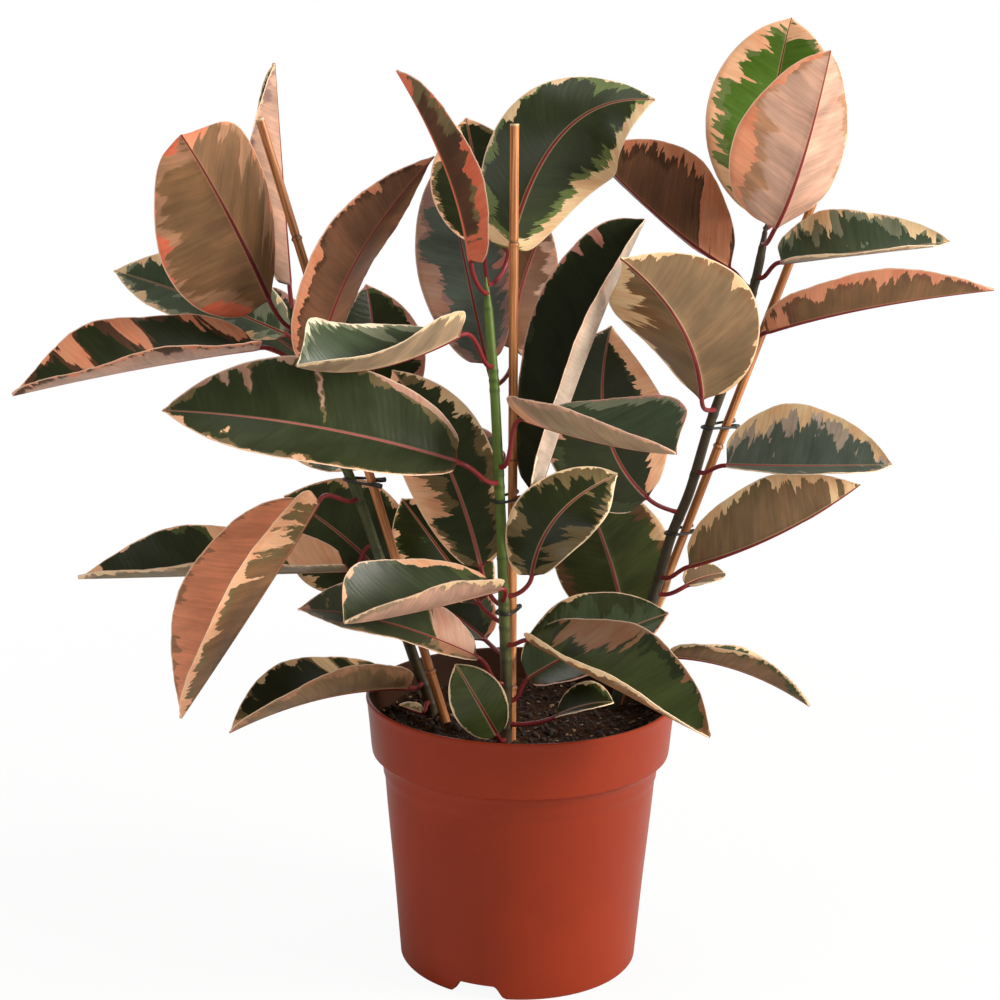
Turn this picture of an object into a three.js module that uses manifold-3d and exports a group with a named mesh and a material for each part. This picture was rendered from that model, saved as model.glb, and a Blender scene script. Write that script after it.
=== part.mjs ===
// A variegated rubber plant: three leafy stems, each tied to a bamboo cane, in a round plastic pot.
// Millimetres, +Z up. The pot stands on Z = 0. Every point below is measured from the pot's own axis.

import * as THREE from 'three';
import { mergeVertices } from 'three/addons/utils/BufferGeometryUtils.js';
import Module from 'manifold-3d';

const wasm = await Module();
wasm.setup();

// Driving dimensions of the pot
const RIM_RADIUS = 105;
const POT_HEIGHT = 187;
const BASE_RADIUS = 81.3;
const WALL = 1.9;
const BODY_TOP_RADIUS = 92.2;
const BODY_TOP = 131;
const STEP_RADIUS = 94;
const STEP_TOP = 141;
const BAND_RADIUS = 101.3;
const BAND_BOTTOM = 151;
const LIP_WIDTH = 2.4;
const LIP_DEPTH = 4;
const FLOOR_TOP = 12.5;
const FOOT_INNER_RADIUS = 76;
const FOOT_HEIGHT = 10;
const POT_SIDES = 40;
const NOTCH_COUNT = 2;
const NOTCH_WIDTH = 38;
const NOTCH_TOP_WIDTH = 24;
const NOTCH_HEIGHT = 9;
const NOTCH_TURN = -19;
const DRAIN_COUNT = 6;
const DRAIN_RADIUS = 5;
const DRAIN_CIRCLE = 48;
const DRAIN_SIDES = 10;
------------
# WORK TO BE COMPLETED
Lines from the start of the material above through the line containing "wasm.setup();" are to be duplicated exactly, and only those.

# OUTPUT
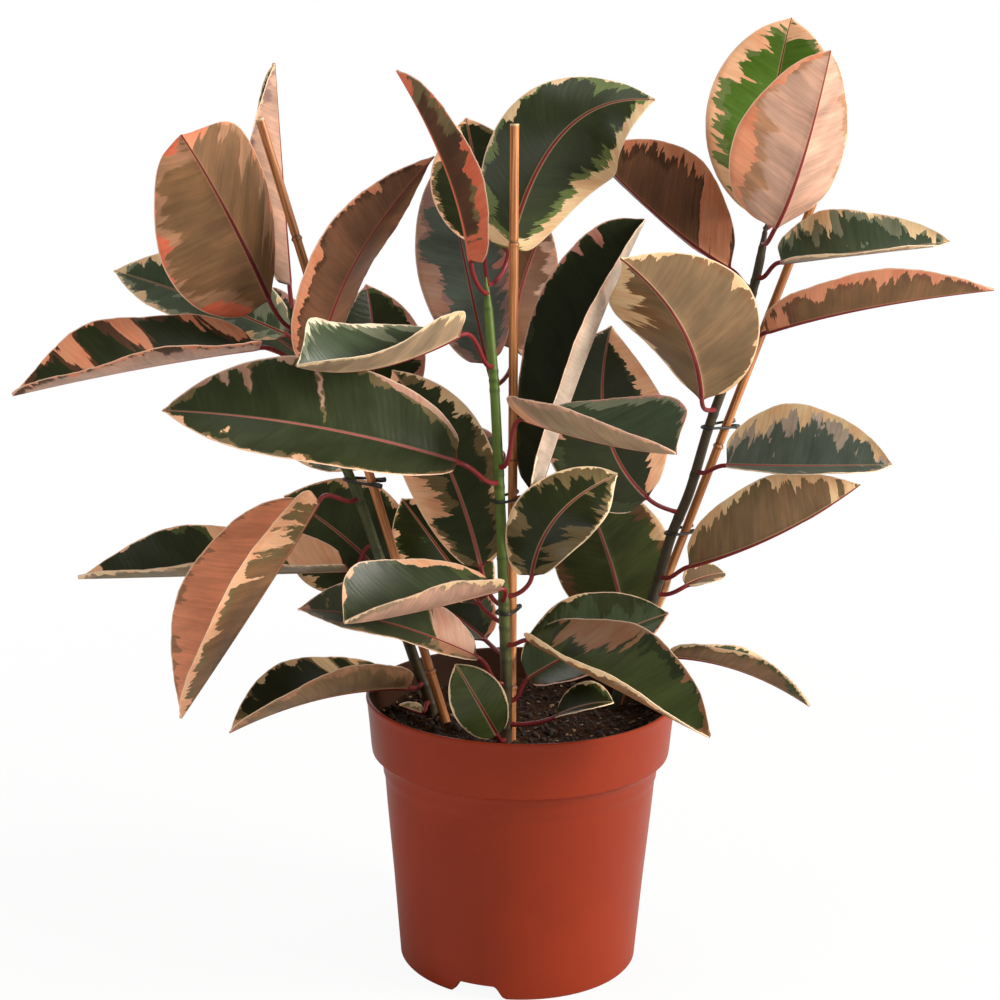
Turn this picture of an object into a three.js module that uses manifold-3d and exports a group with a named mesh and a material for each part. This picture was rendered from that model, saved as model.glb, and a Blender scene script. Write that script after it.
=== part.mjs ===
// A variegated rubber plant: three leafy stems, each tied to a bamboo cane, in a round plastic pot.
// Millimetres, +Z up. The pot stands on Z = 0. Every point below is measured from the pot's own axis.

import * as THREE from 'three';
import { mergeVertices } from 'three/addons/utils/BufferGeometryUtils.js';
import Module from 'manifold-3d';

const wasm = await Module();
wasm.setup();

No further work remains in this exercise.